On biodiversity, says Hilborn, the contrasts become extreme. Since New Zealand dairy and meat production uses mostly non-native forage, the reduction in plant biodiversity is almost total in land converted to pasture. Wild fisheries, meanwhile, rely on a naturally functioning ecosystem. This fact is often lost on marine conservationists concerned about bycatch, for example, says Hilborn. "The species that attract the most attention in New Zealand – dolphins, sealions etc ... you've always got to go back to the comparison with agriculture. Those species are still there in marine ecosystems, but in agriculture we essentially plough the place down and turn it into something else."

Hilborn's tour follows closely on the heels of a report published this month by Forest & Bird called the Best Fish Guide, which aims to advise on which fish are the most sustainably caught. Of 74 species rated, it recommended consumers avoid 50 and had concerns about the other 24. None were rated sustainable.

The timing was coincidence, says Hilborn. And although his time spent preparing the report was paid for by the fishing industry through the Seafood Industry Council, funding for his work comes from a wide variety of sources. "Most of my money comes from environmental foundations."

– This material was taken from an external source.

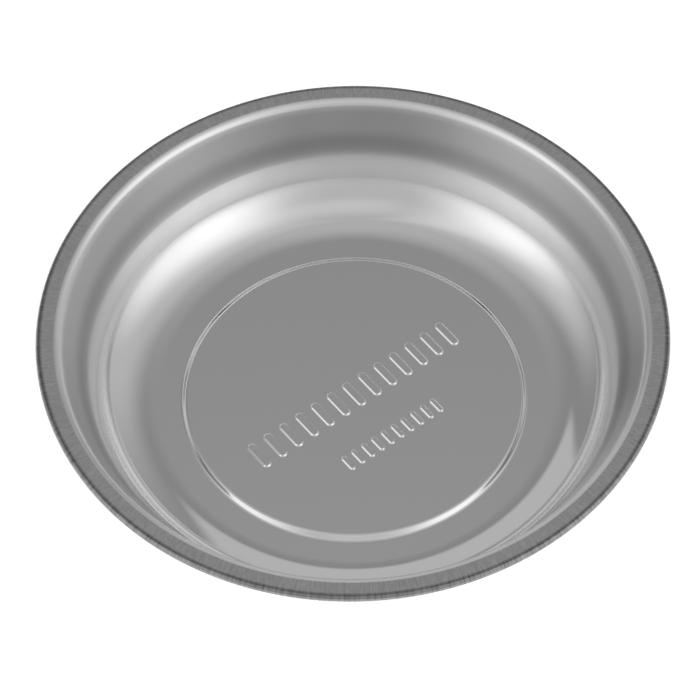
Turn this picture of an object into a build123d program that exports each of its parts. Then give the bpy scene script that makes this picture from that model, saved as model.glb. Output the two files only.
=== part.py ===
from build123d import *

import os
from math import radians, tan

# A round magnetic parts tray: a pressed steel dish standing on a rubber-booted ring magnet.
# Millimetres, +Z up. The origin is the centre of the circle that the boot stands on, and +X runs
# along the rows of ribs pressed into the dish's floor.

# The magnet is a stock ferrite ring.
MAGNET_RADIUS = 36.0
MAGNET_BORE_RADIUS = 16.0
MAGNET_THICKNESS = 10.0
MAGNET_CHAMFER = 0.5

# The boot is a moulded rubber cup that holds the magnet. Its middle is formed up into the bore.
BOOT_RADIUS = 39.5
BOOT_FLOOR = 2.0
BOOT_EDGE = 2.0
BOOT_LIP_EDGE = 0.4
MAGNET_CLEARANCE = 0.2
FORM_HEIGHT = 1.5
FORM_EDGE = 0.6
GROOVE_RADII = (20.0, 26.0, 32.0)
GROOVE_WIDTH = 1.2
GROOVE_DEPTH = 0.4

# Adhesive layers: between boot and magnet, magnet and dish, and boot and dish.
BED_THICKNESS = 0.2
MAGNET_GLUE_THICKNESS = 0.4
BOOT_GLUE_THICKNESS = 0.2
GLUE_MARGIN = 1.0
BOOT_GLUE_OUTER_RADIUS = 39.0
BOOT_GLUE_INNER_RADIUS = 36.8

# The dish is one pressed sheet. Radii, and heights above its flat floor, are of its inside.
SHEET = 0.5
RIM_RADIUS = 75.0
CURL_RADIUS = 1.0
CURL_TURN = 250.0
RIM_HEIGHT = 27.6
RIM_INNER_RADIUS = 69.6
RIM_ARC = 2.3
SHOULDER_HEIGHT = 14.4
SHOULDER_ARC = 2.4
WALL_ANGLE = 79.0
KNEE_HEIGHT = 7.5
KNEE_ARC = 4.0
FOOT_ANGLE = 52.0
FOOT_ARC = 17.5
FLOOR_RADIUS = 47.4
STEP_HEIGHT = 0.8
STEP_OUTER_RADIUS = 41.8
STEP_INNER_RADIUS = 40.6
STEP_ARC = 1.4

# Ribs are pressed up from the raised middle of the floor, in two rows along X.
RIB_RISE = 0.3
RIB_DRAFT = 40.0
LARGE_RIBS = {"count": 13, "pitch": 4.8, "length": 8.0, "width": 2.2, "row_y": 0.0}
SMALL_RIBS = {"count": 10, "pitch": 3.0, "length": 4.6, "width": 1.4, "row_y": -15.0}

# Heights of the stack, from the ground up.
magnet_bottom = BOOT_FLOOR + BED_THICKNESS
magnet_top = magnet_bottom + MAGNET_THICKNESS
disc_bottom = magnet_top + MAGNET_GLUE_THICKNESS
disc_top = disc_bottom + SHEET
floor_top = disc_top - STEP_HEIGHT
boot_top = disc_bottom - BOOT_GLUE_THICKNESS

# The wall rises from the floor in a wide curve, and a knee turns it steeply up to the shoulder, from which
# a straight collar flares to the rim.
foot_radius = FLOOR_RADIUS + FOOT_ARC * tan(radians(FOOT_ANGLE / 2))
knee_radius = foot_radius + KNEE_HEIGHT / tan(radians(FOOT_ANGLE))
shoulder_radius = knee_radius + (SHOULDER_HEIGHT - KNEE_HEIGHT) / tan(radians(WALL_ANGLE))

os.makedirs("parts", exist_ok=True)

with BuildPart() as dish:
    with BuildSketch(Plane.XZ):
        with BuildLine():
            inside = FilletPolyline(
                (0, disc_top),
                (STEP_INNER_RADIUS, disc_top),
                (STEP_OUTER_RADIUS, floor_top),
                (foot_radius, floor_top),
                (knee_radius, floor_top + KNEE_HEIGHT),
                (shoulder_radius, floor_top + SHOULDER_HEIGHT),
                (RIM_INNER_RADIUS, floor_top + RIM_HEIGHT),
                (RIM_RADIUS - CURL_RADIUS, floor_top + RIM_HEIGHT),
                radius=[STEP_ARC, STEP_ARC, FOOT_ARC, KNEE_ARC, SHOULDER_ARC, RIM_ARC],
            )
            JernArc(inside @ 1, inside % 1, CURL_RADIUS, -CURL_TURN)
            offset(amount=SHEET, side=Side.RIGHT)
        make_face()
    revolve(axis=Axis.Z)
    for row in (LARGE_RIBS, SMALL_RIBS):
        with BuildSketch(Plane((0, row["row_y"], disc_top))):
            with GridLocations(row["pitch"], 0, row["count"], 1):
                SlotOverall(row["length"], row["width"], rotation=90)
        extrude(amount=RIB_RISE, taper=RIB_DRAFT)
        with BuildSketch(Plane((0, row["row_y"], disc_bottom))):
            with GridLocations(row["pitch"], 0, row["count"], 1):
                SlotOverall(row["length"] - SHEET, row["width"] - SHEET, rotation=90)
        extrude(amount=RIB_RISE, taper=RIB_DRAFT, mode=Mode.SUBTRACT)
dish.part.label = "dish"
export_step(dish.part, "parts/dish.step")

with BuildPart() as ring_magnet:
    with BuildSketch(Plane.XY.offset(magnet_bottom)):
        Circle(MAGNET_RADIUS)
        Circle(MAGNET_BORE_RADIUS, mode=Mode.SUBTRACT)
    extrude(amount=MAGNET_THICKNESS)
    chamfer(ring_magnet.edges().filter_by(GeomType.CIRCLE), MAGNET_CHAMFER)
ring_magnet.part.label = "ring_magnet"
export_step(ring_magnet.part, "parts/ring_magnet.step")

with BuildPart() as magnet_boot:
    with BuildSketch():
        Circle(BOOT_RADIUS)
    extrude(amount=boot_top)
    fillet(magnet_boot.edges().group_by(Axis.Z)[0], BOOT_EDGE)
    fillet(magnet_boot.edges().group_by(Axis.Z)[-1], BOOT_LIP_EDGE)
    with BuildSketch(Plane.XY.offset(BOOT_FLOOR)):
        Circle(MAGNET_RADIUS + MAGNET_CLEARANCE)
    extrude(amount=boot_top - BOOT_FLOOR, mode=Mode.SUBTRACT)
    with BuildSketch(Plane.XY.offset(BOOT_FLOOR)):
        Circle(MAGNET_BORE_RADIUS - MAGNET_CLEARANCE)
    extrude(amount=FORM_HEIGHT)
    with BuildSketch():
        Circle(MAGNET_BORE_RADIUS - MAGNET_CLEARANCE - BOOT_FLOOR)
    extrude(amount=FORM_HEIGHT, mode=Mode.SUBTRACT)
    fillet(magnet_boot.edges().group_by(Axis.Z)[0].sort_by(SortBy.LENGTH)[0], FORM_EDGE)
    for radius in GROOVE_RADII:
        with BuildSketch():
            Circle(radius + GROOVE_WIDTH / 2)
            Circle(radius - GROOVE_WIDTH / 2, mode=Mode.SUBTRACT)
        extrude(amount=GROOVE_DEPTH, mode=Mode.SUBTRACT)
magnet_boot.part.label = "magnet_boot"
export_step(magnet_boot.part, "parts/magnet_boot.step")

with BuildPart() as magnet_bed_adhesive:
    with BuildSketch(Plane.XY.offset(BOOT_FLOOR)):
        Circle(MAGNET_RADIUS - GLUE_MARGIN)
        Circle(MAGNET_BORE_RADIUS + GLUE_MARGIN, mode=Mode.SUBTRACT)
    extrude(amount=BED_THICKNESS)
magnet_bed_adhesive.part.label = "magnet_bed_adhesive"
export_step(magnet_bed_adhesive.part, "parts/magnet_bed_adhesive.step")

with BuildPart() as magnet_adhesive:
    with BuildSketch(Plane.XY.offset(magnet_top)):
        Circle(MAGNET_RADIUS - GLUE_MARGIN)
        Circle(MAGNET_BORE_RADIUS + GLUE_MARGIN, mode=Mode.SUBTRACT)
    extrude(amount=MAGNET_GLUE_THICKNESS)
magnet_adhesive.part.label = "magnet_adhesive"
export_step(magnet_adhesive.part, "parts/magnet_adhesive.step")

with BuildPart() as boot_adhesive:
    with BuildSketch(Plane.XY.offset(boot_top)):
        Circle(BOOT_GLUE_OUTER_RADIUS)
        Circle(BOOT_GLUE_INNER_RADIUS, mode=Mode.SUBTRACT)
    extrude(amount=BOOT_GLUE_THICKNESS)
boot_adhesive.part.label = "boot_adhesive"
export_step(boot_adhesive.part, "parts/boot_adhesive.step")
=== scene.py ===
from math import atan, ceil, copysign, cos, pi, radians, sin, tan

import bpy
from mathutils import Matrix, Vector
from mathutils.geometry import delaunay_2d_cdt


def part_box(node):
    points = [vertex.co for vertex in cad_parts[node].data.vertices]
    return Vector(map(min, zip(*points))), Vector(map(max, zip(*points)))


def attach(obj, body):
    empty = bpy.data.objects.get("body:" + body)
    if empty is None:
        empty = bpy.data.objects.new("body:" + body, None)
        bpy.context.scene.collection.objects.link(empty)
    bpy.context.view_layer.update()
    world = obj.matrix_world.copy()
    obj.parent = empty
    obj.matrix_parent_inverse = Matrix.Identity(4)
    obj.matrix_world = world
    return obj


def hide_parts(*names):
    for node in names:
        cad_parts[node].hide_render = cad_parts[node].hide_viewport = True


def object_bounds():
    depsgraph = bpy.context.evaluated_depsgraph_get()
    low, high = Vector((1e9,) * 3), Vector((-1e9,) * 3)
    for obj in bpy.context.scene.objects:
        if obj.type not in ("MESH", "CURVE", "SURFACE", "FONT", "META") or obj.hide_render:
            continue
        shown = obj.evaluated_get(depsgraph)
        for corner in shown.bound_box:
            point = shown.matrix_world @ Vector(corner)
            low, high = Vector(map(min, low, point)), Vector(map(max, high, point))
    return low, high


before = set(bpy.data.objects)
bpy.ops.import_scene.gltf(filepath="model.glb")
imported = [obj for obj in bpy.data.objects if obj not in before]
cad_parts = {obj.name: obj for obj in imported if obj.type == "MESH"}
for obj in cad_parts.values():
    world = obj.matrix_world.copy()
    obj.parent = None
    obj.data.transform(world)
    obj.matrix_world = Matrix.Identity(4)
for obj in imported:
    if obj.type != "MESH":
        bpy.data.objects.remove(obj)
cad_low, cad_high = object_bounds()

MM = 0.001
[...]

But it's clear he finds aspects of Forest & Bird's approach narrow and unscientific. "They basically look at the abundance of the stock and they then look at bycatch and things like that. It's pretty clear how they do it, but to some extent those guys are just clueless. "The idea that hoki were in danger because they were going down in abundance ... they just obviously don't understand population dynamics."

The guide's author, Katrina Subedar, said she had been in her role only since August and was unfamiliar with Hilborn's work, but said the guide was not saying Kiwis shouldn't eat wild-caught fish. "We encourage New Zealanders to eat seafood and to continue to support that industry. It's just about making the right decisions on which species to eat based on our ecological assessment." Hilborn's report appeared to be selective in which environmental impacts it assessed, she said. "In my view this report is a little bit cheeky. From our perspective it's not giving a true reflection of the situation."

Hilborn has a problem with that. "If you look at their list and take the species in their green section, they constitute a couple of per cent of New Zealand's fisheries landings. And this is pretty typical – if you take these marine conservation agendas by themselves and say `what should you eat?', they essentially say you should not eat almost all the fish in the world. "So my question to them is `OK, are we better off if people then go out and eat beef, chicken and pork?', and I think the answer is pretty clearly no. "Yes, there are environmental costs in fishing, but the alternatives are also costly. Even the greenest of (agricultural, land-based livestock- ed. note) farms destroys the ecosystem that existed before."